HOTL vs Human-in-the-Loop
HOTL and HITL are neighboring points on the spectrum of human oversight, and choosing between them is one of the most consequential decisions in deploying an AI system.
The trade-off is control versus throughput. Human-in-the-loop gives the tightest control - nothing consequential happens without explicit approval - but it does not scale: every action waits on a person. Human-on-the-loop removes that per-action bottleneck by letting the AI act and having the human supervise, intervening only when something looks wrong. You keep accountability and the ability to stop the system, but you accept that some actions will execute before a human examines them. The decision hinges on reversibility and stakes: HOTL is sound when actions are recoverable and individually low-risk, even if high in volume; HITL is warranted when a single wrong action is costly or irreversible.
When to Use HOTL
Human-on-the-loop is the right model when per-action approval would defeat the purpose but human accountability still matters:
- High-volume, repetitive work - classifying thousands of items, triaging tickets, monitoring transactions - where gating each one on a human is impractical.

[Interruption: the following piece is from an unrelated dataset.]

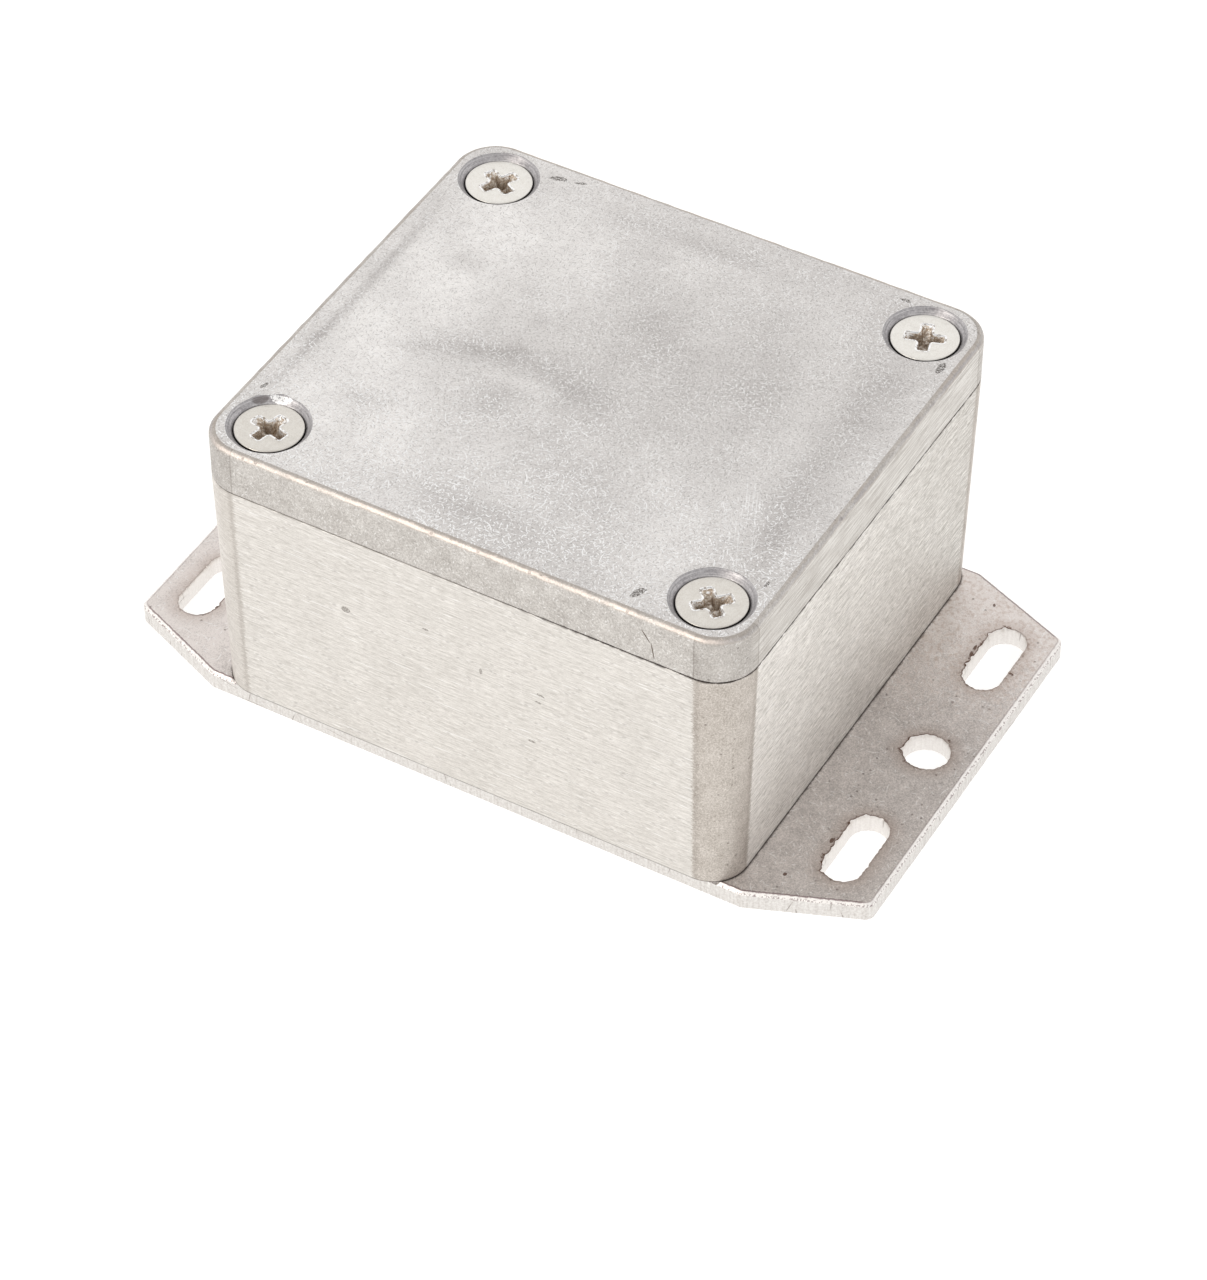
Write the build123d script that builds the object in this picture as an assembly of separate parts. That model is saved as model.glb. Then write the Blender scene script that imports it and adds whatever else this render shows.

- Time-sensitive operations - fraud detection, anomaly response, real-time monitoring - where waiting for approval would make the action useless.
- Recoverable actions - where a mistake can be detected and reversed, so autonomous execution with supervision is an acceptable risk.
- Mature, well-monitored systems - where the AI has a track record and strong observability makes intervention realistic.
A common architecture blends the two: the system runs human-on-the-loop for the bulk of routine actions and automatically escalates the rare high-stakes or low-confidence case to human-in-the-loop approval - often with a guardian agent deciding which is which.
What Makes HOTL Work
Human-on-the-loop lives or dies on observability. Because the human is not gating each action, their only protection is the ability to see what the AI is doing, understand it, and act before harm accumulates. That demands more than logs: the supervisor needs to know what an action operated on, what the underlying terms meant, where the data came from, and whether a pattern of behavior is drifting. Without that visibility, "the human can intervene" is a comforting fiction - they will notice problems only after the damage is done. Real HOTL pairs autonomy with rich, governed context and monitoring, so supervision is genuinely possible at the speed the AI operates.
How Dawiso Helps
Effective supervision needs trustworthy, intelligible context - and that is what Dawiso provides. The Context Layer connects your glossary, catalog, and lineage into one governed source of truth, served to agents through the Dawiso MCP Server - so every autonomous action is grounded in definitions and data a supervisor can actually understand and trace. Dawiso AI Governance defines the policies and classifications that set the boundaries an on-the-loop human is watching for, and that determine when an action should escalate to explicit approval instead. The supervisor is no longer squinting at opaque outputs - they oversee AI that acts on the same governed context they trust, making intervention timely and informed rather than reactive.
Conclusion
Human-on-the-loop lets AI act at scale while a person keeps watch and keeps control - the practical middle ground between approving every action and removing humans entirely. It suits high-volume, time-sensitive, recoverable work, and it depends absolutely on observability: oversight is only real if the supervisor can see and understand what the AI is doing. Pair autonomous action with a governed context layer and clear policy, and human-on-the-loop becomes meaningful supervision rather than a safety net no one can actually reach.